Very touching and true, my sweet cuz Keino. Thanks for posting
A very touching piece Aria! I knew his dad well and from your description, he was a lot like his dad. I also know his aunt who mentioned him to me a few times. No one I spoke to identified him as a gang member. In fact, he was described to me by many just the way you described him. I have been telling people for a long time that mental illness is common among our youths. This sickness, which is very treatable, cause some to be very erratic but most are harmless. They need treatment but I don’t think that we are doing anything to seriously address this problem. I pray that he is in a better place. May he rest in peace.
This is an absolutely beautiful and insightful piece of writing.

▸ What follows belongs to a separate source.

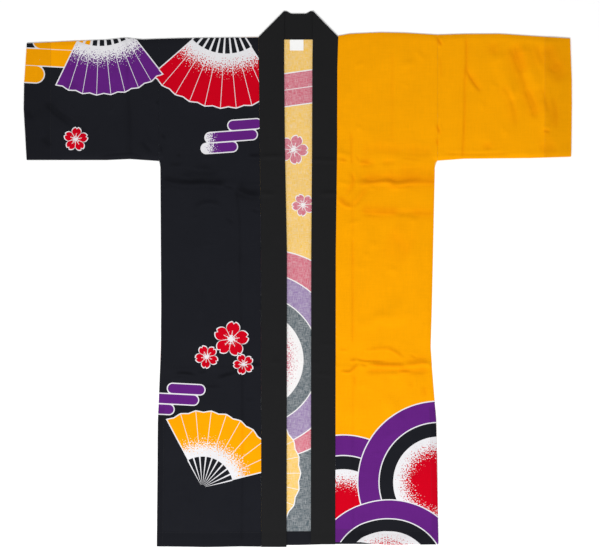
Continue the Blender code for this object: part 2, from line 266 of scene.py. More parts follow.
frontCreases = table(
    "kind halfWidth height route",
    # across the wearer's left front, where the coat was folded for packing
    ("ridge", 0.013, 0.0021, ((0.132, 0.208), (0.157, 0.217), (0.182, 0.220), (0.206, 0.219),
                            (0.222, 0.212))),
    ("ridge", 0.013, 0.0023, ((0.200, 0.209), (0.222, 0.209), (0.237, 0.215), (0.255, 0.219),
                            (0.277, 0.218), (0.318, 0.218))),
    ("roll", 0.020, -0.0012, ((0.222, 0.244), (0.262, 0.240), (0.314, 0.246))),
    ("roll", 0.010, -0.0012, ((0.138, 0.262), (0.158, 0.260), (0.178, 0.262))),
    ("roll", 0.009, -0.0010, ((0.186, 0.262), (0.224, 0.266))),
    ("fold", 0.004, 0.0016, ((0.204, 0.205), (0.235, 0.208), (0.262, 0.211))),
    ("roll", 0.018, -0.0012, ((0.140, 0.292), (0.200, 0.296), (0.252, 0.288), (0.307, 0.292))),
    ("roll", 0.014, -0.0018, ((0.146, 0.222), (0.206, 0.226), (0.252, 0.222), (0.316, 0.219))),
    ("roll", 0.012, -0.0016, ((0.140, 0.152), (0.196, 0.148), (0.250, 0.150), (0.312, 0.146))),
    ("roll", 0.022, 0.0012, ((0.214, 0.120), (0.262, 0.068), (0.266, -0.010), (0.232, -0.066),
                             (0.172, -0.096), (0.124, -0.104))),
    ("roll", 0.012, -0.0018, ((0.150, -0.206), (0.214, -0.202), (0.262, -0.208), (0.300, -0.202))),
    ("roll", 0.022, 0.0014, ((0.196, -0.262), (0.222, -0.300), (0.226, -0.360))),
    ("fold", 0.004, 0.0008, ((0.231, 0.273), (0.280, 0.269))),
    ("ridge", 0.006, 0.0015, ((0.095, 0.266), (0.110, 0.265))),
    ("ridge", 0.007, 0.0020, ((0.136, 0.261), (0.149, 0.262), (0.166, 0.260))),
    ("fold", 0.005, 0.0016, ((0.121, 0.336), (0.121, 0.291), (0.122, 0.253))),
    ("fold", 0.004, 0.0012, ((0.133, 0.278), (0.138, 0.266))),
    ("lap", 0.007, 0.0016, ((0.120, 0.244), (0.129, 0.222), (0.121, 0.205), (0.108, 0.186))),
    ("lap", 0.008, 0.0016, ((0.158, 0.206), (0.146, 0.188), (0.134, 0.172), (0.122, 0.160))),
    ("ridge", 0.009, 0.0020, ((0.090, 0.188), (0.100, 0.169), (0.114, 0.162), (0.130, 0.164))),
    ("ridge", 0.011, 0.0018, ((0.137, 0.152), (0.156, 0.152), (0.188, 0.149), (0.231, 0.148))),
    ("ridge", 0.010, 0.0010, ((0.255, 0.148), (0.283, 0.146), (0.312, 0.146))),
    ("fold", 0.004, 0.0008, ((0.210, 0.250), (0.212, 0.235))),
    ("roll", 0.040, -0.0013, ((0.196, 0.098), (0.224, 0.084), (0.262, 0.062))),
    ("roll", 0.020, 0.0012, ((0.170, -0.080), (0.220, -0.096), (0.262, -0.070))),
    # lower down, the second packing fold
    ("fold", 0.004, 0.0018, ((0.126, -0.174), (0.140, -0.181), (0.157, -0.184), (0.202, -0.184))),
    ("ridge", 0.006, 0.0014, ((0.152, -0.163), (0.182, -0.158), (0.204, -0.158), (0.218, -0.164),
                            (0.230, -0.174), (0.238, -0.184))),
    ("fold", 0.004, 0.0014, ((0.124, -0.178), (0.142, -0.184), (0.166, -0.184))),
    ("ridge", 0.008, 0.0021, ((0.157, -0.193), (0.195, -0.196), (0.230, -0.197), (0.246, -0.198))),
    ("ridge", 0.011, 0.0022, ((0.240, -0.196), (0.262, -0.192), (0.273, -0.189), (0.300, -0.188))),
    ("ridge", 0.005, 0.0016, ((0.117, -0.186), (0.132, -0.184))),
    ("fold", 0.005, 0.0016, ((0.140, -0.187), (0.157, -0.198))),
    ("ridge", 0.006, 0.0020, ((0.092, -0.207), (0.112, -0.212), (0.124, -0.207), (0.137, -0.190))),
    ("ridge", 0.007, 0.0016, ((0.225, -0.210), (0.257, -0.210))),
    ("fold", 0.005, 0.0014, ((0.128, -0.212), (0.129, -0.244))),
    ("lap", 0.007, 0.0014, ((0.287, -0.238), (0.289, -0.268))),
    ("lap", 0.007, 0.0012, ((0.257, -0.226), (0.257, -0.250))),
    ("ridge", 0.005, 0.0010, ((0.092, -0.162), (0.114, -0.162))),
    ("lap", 0.006, 0.0012, ((0.255, -0.168), (0.267, -0.178))),
    # across the wearer's right front
    ("ridge", 0.011, 0.0024, ((-0.308, 0.226), (-0.290, 0.221), (-0.272, 0.216), (-0.237, 0.214),
                            (-0.217, 0.216), (-0.192, 0.215), (-0.160, 0.209))),
    ("roll", 0.016, -0.0018, ((-0.311, 0.229), (-0.270, 0.216), (-0.232, 0.222), (-0.176, 0.214))),
    ("roll", 0.016, -0.0022, ((-0.142, 0.204), (-0.118, 0.193), (-0.080, 0.191))),
    ("roll", 0.012, -0.0010, ((-0.262, 0.246), (-0.210, 0.240), (-0.168, 0.246))),
    ("fold", 0.006, 0.0018, ((-0.169, 0.210), (-0.142, 0.206))),
    ("ridge", 0.012, 0.0028, ((-0.142, 0.206), (-0.129, 0.200), (-0.114, 0.192), (-0.101, 0.189),
                            (-0.080, 0.190))),
    ("fold", 0.004, 0.0014, ((-0.307, 0.206), (-0.295, 0.206))),
    ("ridge", 0.007, 0.0024, ((-0.114, 0.276), (-0.101, 0.275), (-0.081, 0.276))),
    ("lap", 0.006, 0.0012, ((-0.162, 0.141), (-0.142, 0.124))),
    ("ridge", 0.008, 0.0014, ((-0.234, 0.153), (-0.217, 0.171), (-0.187, 0.171), (-0.172, 0.161))),
    ("lap", 0.006, 0.0012, ((-0.104, 0.158), (-0.084, 0.151))),
    ("lap", 0.007, 0.0012, ((-0.272, 0.284), (-0.262, 0.278))),
    ("ridge", 0.007, 0.0010, ((-0.292, 0.255), (-0.257, 0.255))),
    ("ridge", 0.007, 0.0010, ((-0.239, 0.250), (-0.187, 0.246))),
    ("ridge", 0.005, 0.0022, ((-0.279, -0.215), (-0.249, -0.213), (-0.229, -0.221))),
    ("ridge", 0.005, 0.0016, ((-0.224, -0.215), (-0.204, -0.209))),
    ("ridge", 0.006, 0.0028, ((-0.183, -0.228), (-0.164, -0.219), (-0.147, -0.215), (-0.129, -0.207),
                            (-0.114, -0.199))),
    ("ridge", 0.007, 0.0020, ((-0.114, -0.199), (-0.104, -0.195), (-0.084, -0.196))),
    ("ridge", 0.006, 0.0010, ((-0.219, -0.245), (-0.169, -0.245))),
    ("ridge", 0.006, 0.0010, ((-0.121, -0.275), (-0.094, -0.275))),
    # down each front
    ("fold", 0.006, 0.0015, ((-0.139, 0.208), (-0.134, 0.166), (-0.130, 0.141), (-0.130, 0.030))),
    ("fold", 0.005, 0.0012, ((-0.130, 0.053), (-0.126, -0.150), (-0.124, -0.215))),
    ("fold", 0.006, 0.0015, ((-0.125, -0.200), (-0.124, -0.341), (-0.126, -0.598))),
    ("fold", 0.005, 0.0008, ((0.1235, 0.246), (0.1235, 0.090))),
    ("fold", 0.005, 0.0016, ((0.1235, 0.096), (0.1240, -0.150))),
    ("fold", 0.005, 0.0009, ((0.1242, -0.205), (0.1250, -0.598))),
    ("roll", 0.012, 0.0016, ((-0.218, -0.025), (-0.218, -0.092))),
    ("fold", 0.005, 0.0007, ((0.2125, 0.520), (0.2125, 0.300))),
    ("roll", 0.012, -0.0018, ((0.145, -0.560), (0.148, -0.598))),
    # the wearer's left sleeve: its packing fold, then soft slanting folds
    ("fold", 0.006, 0.0022, ((0.379, 0.549), (0.380, 0.502), (0.380, 0.472), (0.386, 0.458),
                             (0.397, 0.441), (0.414, 0.420))),
    ("fold", 0.005, 0.0020, ((0.378, 0.486), (0.376, 0.440), (0.376, 0.373), (0.371, 0.270))),
    ("roll", 0.018, -0.0026, ((0.482, 0.532), (0.497, 0.500), (0.506, 0.462))),
    ("roll", 0.020, -0.0020, ((0.560, 0.532), (0.572, 0.500), (0.580, 0.462))),
    ("roll", 0.012, -0.0009, ((0.386, 0.470), (0.397, 0.446), (0.418, 0.418))),
    ("roll", 0.013, -0.0016, ((0.512, 0.432), (0.530, 0.396), (0.538, 0.362))),
    ("lap", 0.012, 0.0013, ((0.488, 0.520), (0.497, 0.492), (0.506, 0.460), (0.516, 0.430),
                            (0.529, 0.399), (0.537, 0.358))),
    ("lap", 0.012, 0.0011, ((0.462, 0.440), (0.480, 0.410), (0.491, 0.376), (0.493, 0.340))),
    ("lap", 0.015, 0.0014, ((0.536, 0.534), (0.545, 0.508), (0.558, 0.478))),
    ("lap", 0.010, 0.0012, ((0.552, 0.436), (0.561, 0.396), (0.563, 0.372))),
    ("lap", 0.013, 0.0013, ((0.577, 0.415), (0.585, 0.366), (0.581, 0.335))),
    ("lap", 0.007, 0.0016, ((0.551, 0.336), (0.571, 0.333))),
    ("roll", 0.022, -0.0018, ((0.544, 0.287), (0.583, 0.309))),
    ("lap", 0.006, 0.0010, ((0.329, 0.283), (0.442, 0.281), (0.480, 0.286))),
    ("roll", 0.014, -0.0014, ((0.425, 0.311), (0.429, 0.289))),
    ("roll", 0.016, -0.0012, ((0.442, 0.537), (0.442, 0.502))),
    ("roll", 0.030, 0.0024, ((0.450, 0.512), (0.472, 0.454), (0.492, 0.404))),
    ("roll", 0.022, 0.0024, ((0.501, 0.528), (0.524, 0.472), (0.542, 0.422))),
    ("roll", 0.016, 0.0018, ((0.549, 0.408), (0.560, 0.363), (0.558, 0.325))),
    ("roll", 0.026, -0.0018, ((0.574, 0.490), (0.603, 0.445))),
    # the wearer's right sleeve
    ("lap", 0.008, 0.0015, ((-0.382, 0.500), (-0.383, 0.457), (-0.376, 0.357), (-0.376, 0.276))),
    ("lap", 0.008, 0.0028, ((-0.385, 0.544), (-0.380, 0.523), (-0.375, 0.505))),
    ("roll", 0.013, -0.0026, ((-0.567, 0.405), (-0.547, 0.380), (-0.525, 0.364), (-0.473, 0.328))),
    ("roll", 0.010, -0.0018, ((-0.612, 0.383), (-0.593, 0.360))),
    ("roll", 0.012, -0.0018, ((-0.576, 0.325), (-0.554, 0.299))),
    ("lap", 0.010, 0.0016, ((-0.354, 0.315), (-0.325, 0.283))),
    ("lap", 0.006, 0.0009, ((-0.451, 0.277), (-0.406, 0.283), (-0.373, 0.285), (-0.341, 0.273))),
    ("roll", 0.014, -0.0014, ((-0.527, 0.449), (-0.491, 0.435))),
    # short puckers along the armholes
    ("lap", 0.005, 0.0026, ((0.314, 0.547), (0.326, 0.524))),
    ("fold", 0.004, 0.0014, ((0.321, 0.502), (0.323, 0.450))),
    ("lap", 0.004, 0.0024, ((0.314, 0.350), (0.322, 0.325))),
    ("lap", 0.004, 0.0018, ((0.314, 0.318), (0.316, 0.299))),
    ("lap", 0.005, 0.0022, ((-0.306, 0.328), (-0.296, 0.315))),
    ("lap", 0.004, 0.0020, ((-0.307, 0.302), (-0.306, 0.283))),
    ("lap", 0.004, 0.0016, ((-0.318, 0.490), (-0.321, 0.481))),
    ("lap", 0.004, 0.0016, ((-0.318, 0.402), (-0.311, 0.393))),
)
collarCreases = table(
    "kind halfWidth height route",
    ("ridge", 0.007, 0.0024, ((-0.090, 0.275), (-0.024, 0.275))),
    ("ridge", 0.009, 0.0026, ((-0.090, 0.191), (-0.049, 0.190))),
    ("ridge", 0.004, 0.0010, ((-0.085, 0.150), (-0.067, 0.150))),
    ("ridge", 0.007, 0.0014, ((-0.063, -0.189), (-0.038, -0.189))),
    ("ridge", 0.007, 0.0024, ((0.028, 0.269), (0.055, 0.267), (0.092, 0.265))),
    ("ridge", 0.009, 0.0026, ((0.046, 0.191), (0.092, 0.192))),
    ("fold", 0.004, 0.0012, ((0.034, 0.161), (0.086, 0.161))),
    ("ridge", 0.007, 0.0012, ((0.048, -0.147), (0.086, -0.149))),
    ("ridge", 0.007, 0.0012, ((0.032, -0.189), (0.050, -0.192))),
    ("ridge", 0.007, 0.0014, ((0.034, -0.214), (0.084, -0.217))),
)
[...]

Awesome essay – needs to be posted in a Belize newspaper
Wow, how touching and so personal, I can feel your pain knowing you lost a dear friend, who should have been dealt a better hand, unfortunately he lost his rock at a very young age, his father. I knew Glen, his father, we were also class mates at St Ignatius School, he was a strong person physically and emotionally, he also had a dynamic personality,I was so proud of him when I found out he became a prominent attorney so I can understand where you are coming from, I also need to extend my deepest and sincere condolences to you because you are also hurting…!!!
In Tears Aria – A beautiful tribute to your friend. R.I.P. Keino Quallo.

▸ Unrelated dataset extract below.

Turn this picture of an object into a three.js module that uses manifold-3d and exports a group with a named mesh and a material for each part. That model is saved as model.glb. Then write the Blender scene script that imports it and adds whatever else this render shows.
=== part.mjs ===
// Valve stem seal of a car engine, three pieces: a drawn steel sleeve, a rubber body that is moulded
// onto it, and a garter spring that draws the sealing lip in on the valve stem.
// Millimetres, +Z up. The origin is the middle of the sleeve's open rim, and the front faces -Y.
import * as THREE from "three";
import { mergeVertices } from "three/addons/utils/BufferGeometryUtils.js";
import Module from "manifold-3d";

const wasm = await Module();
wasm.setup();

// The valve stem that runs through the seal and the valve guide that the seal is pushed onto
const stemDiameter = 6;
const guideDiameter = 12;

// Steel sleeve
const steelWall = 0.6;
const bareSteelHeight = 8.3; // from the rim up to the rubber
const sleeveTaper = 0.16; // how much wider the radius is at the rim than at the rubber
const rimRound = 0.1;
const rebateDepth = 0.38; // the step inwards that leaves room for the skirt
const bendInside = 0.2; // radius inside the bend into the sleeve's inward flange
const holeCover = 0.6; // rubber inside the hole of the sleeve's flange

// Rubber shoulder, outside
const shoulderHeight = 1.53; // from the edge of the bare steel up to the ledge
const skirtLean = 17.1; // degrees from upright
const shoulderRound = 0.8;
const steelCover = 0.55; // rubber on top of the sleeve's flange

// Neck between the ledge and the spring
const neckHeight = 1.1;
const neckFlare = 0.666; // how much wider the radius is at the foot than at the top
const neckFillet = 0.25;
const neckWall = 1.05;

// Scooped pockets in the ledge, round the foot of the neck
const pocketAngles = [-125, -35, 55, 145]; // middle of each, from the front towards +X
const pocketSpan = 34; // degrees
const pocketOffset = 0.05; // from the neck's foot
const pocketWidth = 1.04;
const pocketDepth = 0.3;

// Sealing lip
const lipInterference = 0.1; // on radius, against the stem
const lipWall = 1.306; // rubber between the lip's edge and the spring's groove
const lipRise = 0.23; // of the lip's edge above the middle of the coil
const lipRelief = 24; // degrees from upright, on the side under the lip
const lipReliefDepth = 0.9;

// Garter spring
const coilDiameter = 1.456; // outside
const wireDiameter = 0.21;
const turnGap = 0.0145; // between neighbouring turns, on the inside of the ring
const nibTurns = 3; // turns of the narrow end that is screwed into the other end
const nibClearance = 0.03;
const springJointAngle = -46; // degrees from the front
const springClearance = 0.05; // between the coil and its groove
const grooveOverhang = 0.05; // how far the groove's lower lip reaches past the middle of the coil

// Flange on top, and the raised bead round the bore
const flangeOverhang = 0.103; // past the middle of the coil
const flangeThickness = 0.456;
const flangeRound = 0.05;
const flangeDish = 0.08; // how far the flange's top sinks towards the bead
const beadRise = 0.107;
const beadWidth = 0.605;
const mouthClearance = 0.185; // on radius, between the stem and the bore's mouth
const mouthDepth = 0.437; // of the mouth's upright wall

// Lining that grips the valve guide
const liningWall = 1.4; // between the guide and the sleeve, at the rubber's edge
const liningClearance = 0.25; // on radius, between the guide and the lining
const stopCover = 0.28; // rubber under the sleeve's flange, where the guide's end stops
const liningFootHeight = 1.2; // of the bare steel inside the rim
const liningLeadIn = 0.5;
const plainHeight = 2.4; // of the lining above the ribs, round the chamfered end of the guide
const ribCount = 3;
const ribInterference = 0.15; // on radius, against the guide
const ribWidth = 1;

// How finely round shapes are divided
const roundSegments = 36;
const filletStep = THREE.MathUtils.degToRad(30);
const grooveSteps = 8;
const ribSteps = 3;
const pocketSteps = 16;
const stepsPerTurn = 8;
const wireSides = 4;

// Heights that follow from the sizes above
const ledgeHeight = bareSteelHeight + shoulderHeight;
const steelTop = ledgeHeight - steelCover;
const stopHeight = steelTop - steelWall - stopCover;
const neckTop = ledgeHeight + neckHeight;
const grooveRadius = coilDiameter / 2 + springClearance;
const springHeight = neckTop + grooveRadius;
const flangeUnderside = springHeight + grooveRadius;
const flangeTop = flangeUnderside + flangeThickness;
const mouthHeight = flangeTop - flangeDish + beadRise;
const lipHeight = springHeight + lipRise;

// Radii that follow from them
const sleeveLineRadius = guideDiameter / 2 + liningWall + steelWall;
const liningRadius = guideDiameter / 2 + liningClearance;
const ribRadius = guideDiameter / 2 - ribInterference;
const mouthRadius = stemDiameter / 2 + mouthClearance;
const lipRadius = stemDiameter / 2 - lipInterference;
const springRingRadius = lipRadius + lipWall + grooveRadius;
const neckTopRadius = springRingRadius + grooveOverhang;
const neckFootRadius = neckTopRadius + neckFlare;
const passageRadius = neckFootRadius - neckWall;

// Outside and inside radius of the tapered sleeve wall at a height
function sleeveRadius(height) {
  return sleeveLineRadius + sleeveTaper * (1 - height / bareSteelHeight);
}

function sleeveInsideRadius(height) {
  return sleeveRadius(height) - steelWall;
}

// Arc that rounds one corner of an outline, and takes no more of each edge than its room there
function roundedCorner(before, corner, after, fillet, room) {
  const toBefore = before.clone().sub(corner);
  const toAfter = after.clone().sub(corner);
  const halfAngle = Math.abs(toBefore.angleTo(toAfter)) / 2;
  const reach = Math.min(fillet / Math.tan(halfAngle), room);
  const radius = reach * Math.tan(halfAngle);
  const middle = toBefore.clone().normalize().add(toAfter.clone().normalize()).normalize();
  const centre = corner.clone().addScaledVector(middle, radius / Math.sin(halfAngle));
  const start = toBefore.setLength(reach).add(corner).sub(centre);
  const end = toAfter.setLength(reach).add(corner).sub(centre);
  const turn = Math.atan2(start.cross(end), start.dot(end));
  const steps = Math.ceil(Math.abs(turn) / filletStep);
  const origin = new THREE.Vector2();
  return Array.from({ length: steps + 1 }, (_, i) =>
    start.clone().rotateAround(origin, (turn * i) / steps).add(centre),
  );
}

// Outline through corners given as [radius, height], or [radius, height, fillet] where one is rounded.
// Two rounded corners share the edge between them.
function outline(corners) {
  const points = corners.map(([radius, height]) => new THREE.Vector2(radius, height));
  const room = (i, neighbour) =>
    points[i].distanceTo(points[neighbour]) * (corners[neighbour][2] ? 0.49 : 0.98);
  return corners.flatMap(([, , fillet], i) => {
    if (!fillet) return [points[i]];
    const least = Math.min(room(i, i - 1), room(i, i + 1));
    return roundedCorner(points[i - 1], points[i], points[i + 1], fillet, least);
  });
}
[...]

This is so touching. thanks for writing about this kind soul. May he RIP.
Keino had enormous potential. I am sorry to hear of his untimely death and also the life experiences that influenced his eventual path. Based on what you wrote, it is clear that you truly knew him.
May he rest in peace.
What could have been, for him and so many others. Sad.
Aria, what a beautiful elegy. Your love and respect for Keino’s humanity shines through. Thank you for sharing.

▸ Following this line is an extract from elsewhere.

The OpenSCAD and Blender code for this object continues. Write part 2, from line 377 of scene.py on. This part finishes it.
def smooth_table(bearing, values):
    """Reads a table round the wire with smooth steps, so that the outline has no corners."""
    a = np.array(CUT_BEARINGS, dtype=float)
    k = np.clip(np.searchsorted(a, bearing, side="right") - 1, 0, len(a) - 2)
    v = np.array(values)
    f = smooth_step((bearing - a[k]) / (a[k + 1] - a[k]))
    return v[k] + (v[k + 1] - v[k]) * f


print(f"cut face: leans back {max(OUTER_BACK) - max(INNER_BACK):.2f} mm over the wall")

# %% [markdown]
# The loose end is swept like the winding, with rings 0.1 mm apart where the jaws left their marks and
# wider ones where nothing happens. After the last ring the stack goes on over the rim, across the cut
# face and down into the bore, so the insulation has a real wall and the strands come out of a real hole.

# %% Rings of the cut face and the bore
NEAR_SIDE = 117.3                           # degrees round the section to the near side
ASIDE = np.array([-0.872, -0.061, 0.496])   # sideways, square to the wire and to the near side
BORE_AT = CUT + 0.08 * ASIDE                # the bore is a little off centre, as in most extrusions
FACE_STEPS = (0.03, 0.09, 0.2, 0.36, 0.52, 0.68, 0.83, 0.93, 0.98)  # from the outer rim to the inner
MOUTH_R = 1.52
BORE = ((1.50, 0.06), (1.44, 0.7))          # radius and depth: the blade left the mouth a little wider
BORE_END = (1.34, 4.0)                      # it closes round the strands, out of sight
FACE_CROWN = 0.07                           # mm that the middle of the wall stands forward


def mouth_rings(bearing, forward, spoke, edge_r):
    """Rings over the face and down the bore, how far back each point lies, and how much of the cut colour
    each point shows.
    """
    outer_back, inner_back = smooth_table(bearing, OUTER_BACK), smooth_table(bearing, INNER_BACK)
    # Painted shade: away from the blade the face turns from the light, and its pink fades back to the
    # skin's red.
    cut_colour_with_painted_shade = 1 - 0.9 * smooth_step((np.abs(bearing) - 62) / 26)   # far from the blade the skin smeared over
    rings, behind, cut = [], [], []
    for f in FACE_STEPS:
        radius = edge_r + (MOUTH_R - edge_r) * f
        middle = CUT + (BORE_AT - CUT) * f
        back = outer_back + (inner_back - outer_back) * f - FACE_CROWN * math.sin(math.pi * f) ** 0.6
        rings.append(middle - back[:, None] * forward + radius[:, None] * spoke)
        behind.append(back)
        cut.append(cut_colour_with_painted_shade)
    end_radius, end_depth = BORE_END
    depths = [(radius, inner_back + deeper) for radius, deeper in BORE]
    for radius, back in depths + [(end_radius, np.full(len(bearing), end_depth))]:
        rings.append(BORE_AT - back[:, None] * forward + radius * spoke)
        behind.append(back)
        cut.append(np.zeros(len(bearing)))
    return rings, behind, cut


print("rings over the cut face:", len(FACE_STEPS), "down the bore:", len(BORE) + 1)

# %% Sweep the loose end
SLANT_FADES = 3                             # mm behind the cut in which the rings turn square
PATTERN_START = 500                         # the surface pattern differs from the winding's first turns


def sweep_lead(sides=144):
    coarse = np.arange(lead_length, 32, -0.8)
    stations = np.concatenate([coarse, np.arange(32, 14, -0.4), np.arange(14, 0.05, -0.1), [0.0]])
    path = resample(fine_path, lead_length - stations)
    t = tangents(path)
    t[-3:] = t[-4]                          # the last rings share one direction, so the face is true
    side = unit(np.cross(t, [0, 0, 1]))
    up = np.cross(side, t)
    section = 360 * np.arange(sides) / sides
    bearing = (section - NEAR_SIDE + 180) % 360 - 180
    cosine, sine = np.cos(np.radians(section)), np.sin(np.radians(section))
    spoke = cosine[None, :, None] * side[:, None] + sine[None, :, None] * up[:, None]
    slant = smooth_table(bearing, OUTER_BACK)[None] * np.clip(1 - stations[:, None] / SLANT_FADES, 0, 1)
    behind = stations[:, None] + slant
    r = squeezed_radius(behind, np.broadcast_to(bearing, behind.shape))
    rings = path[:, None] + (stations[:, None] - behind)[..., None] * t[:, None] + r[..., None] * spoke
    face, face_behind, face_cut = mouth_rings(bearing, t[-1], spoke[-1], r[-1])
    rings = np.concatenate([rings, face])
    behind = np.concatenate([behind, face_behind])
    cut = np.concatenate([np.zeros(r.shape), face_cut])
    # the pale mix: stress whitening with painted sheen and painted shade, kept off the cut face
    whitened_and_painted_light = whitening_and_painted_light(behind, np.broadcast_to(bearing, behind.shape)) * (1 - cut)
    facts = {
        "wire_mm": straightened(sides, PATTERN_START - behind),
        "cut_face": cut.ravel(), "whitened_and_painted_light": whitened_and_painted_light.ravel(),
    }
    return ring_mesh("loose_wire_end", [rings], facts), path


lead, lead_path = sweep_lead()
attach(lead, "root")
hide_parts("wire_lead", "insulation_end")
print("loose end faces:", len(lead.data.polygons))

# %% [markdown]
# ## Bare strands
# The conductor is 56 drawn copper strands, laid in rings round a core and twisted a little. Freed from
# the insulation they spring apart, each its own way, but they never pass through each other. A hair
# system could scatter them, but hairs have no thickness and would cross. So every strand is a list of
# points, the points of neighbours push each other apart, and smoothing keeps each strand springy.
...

Thank you Aria Mr. Michael Roseberg, many years has pass since seeing my cousin Keino, my memories of him is early on in Belize and in New York. My cousin was funny and love to laugh and tell jokes. You both cleared up a lot on our love one. Thank you so much hearing the news and reading the newspaper seeing my cousin name hit hard and I was devastated on many levels. My heart goes out to his mom and our family love keino very much. He is and will always be in my memories. You shared wonderful and the great view on this young man and my uncle. You thaught me things about my family I did not know. My deepest sympathy to his mom and all family and friends who knew my cousin and loved him.
Thank you Aria Mr. Michael Roseberg, many years has pass since seeing my cousin Keino, my memories of him is early on in Belize and in New York. My cousin was funny and love to laugh and tell jokes. You both cleared up a lot on our love one. Thank you so much hearing the news and reading the newspaper seeing my cousin name hit hard and I was devastated on many levels. My heart goes out to his mom and our family love keino very much. He is and will always be in my memories. You shared wonderful and the great view on this young man and my uncle. You thaught me things about my family I did not know. My deepest sympathy to his mom and all family and friends who knew my cousin and loved him.